In 1950s Sudan, the powerful Abuzeid dynasty has amassed a fortune through their trading firm. With Mahmoud Bey at its helm, they can do no wrong. But when Mahmoud’s son, Nur, the brilliant, handsome heir to the business empire, suffers a debilitating accident, the family stands divided in the face of an uncertain future. As British rule nears its end, the country is torn between modernizing influences and the call of traditions past—a conflict reflected in the growing tensions between Mahmoud’s two wives: the younger, Nabilah, longs to return to Egypt and escape “backward-looking” Sudan; while Waheeba lives traditionally behind veils and closed doors. It’s not until Nur asserts himself outside the cultural limits of his parents that his own spirit and the frayed bonds of his family begin to mend.
Moving from Sudanese alleys to cosmopolitan Cairo and a decimated postcolonial Britain, this sweeping tale of desire, loss, despair, and reconciliation is one of the most accomplished portraits ever written about Sudanese society at the time of independence.

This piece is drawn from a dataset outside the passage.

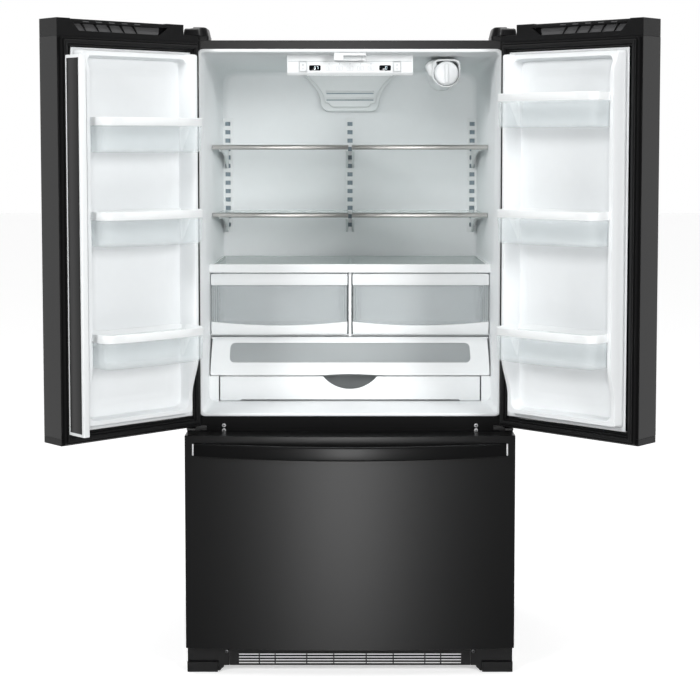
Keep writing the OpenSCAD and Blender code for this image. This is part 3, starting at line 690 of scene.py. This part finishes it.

“Highly recommended for readers who enjoy family sagas set against a political backdrop, such as Chinua Achebe’s Things Fall Apart and Chimamanda Ngozi Adichie’s Half a Yellow Sun.” —Library Journal, starred review
PUBLISHERS WEEKLY
Aboulela's third novel, inspired by the life of her uncle, the poet Hassan Awad Aboulela, offers a delightfully quixotic view of northern Sudan in the 1950s on the brink of its independence from Britain and Egypt. Nur is the favored son of the wealthy Abuzeid family, destined to take over the family business, until he is severely injured in an accident. Mahmoud, Nur's father, is both optimist and pragmatist, eager to embrace contemporary mores yet firmly rooted to his homeland. Mahmoud's two wives Nur's deeply traditional and veiled mother, Waheeba, and Nabilah, a young and homesick Egyptian have conflicts that swell and erupt in both predictable and surprising ways. The characters are lovingly and precisely rendered, and Aboulela (The Translator) describes the impact of Nur's disability with keen detail and noteworthy empathy. Though the novel offers few glimpses into life outside the Abuzeid's sheltered enclave, paying scant attention to the history and turmoil of an era that left Sudan in a lengthy civil war, Aboulela provides fine insight into the practice of Islam, especially through the children's tutor's thoughts and words, as well as a thoroughly engaging if romanticized exploration of the universal tensions between modernity and tradition, commerce and art, faith and doubt.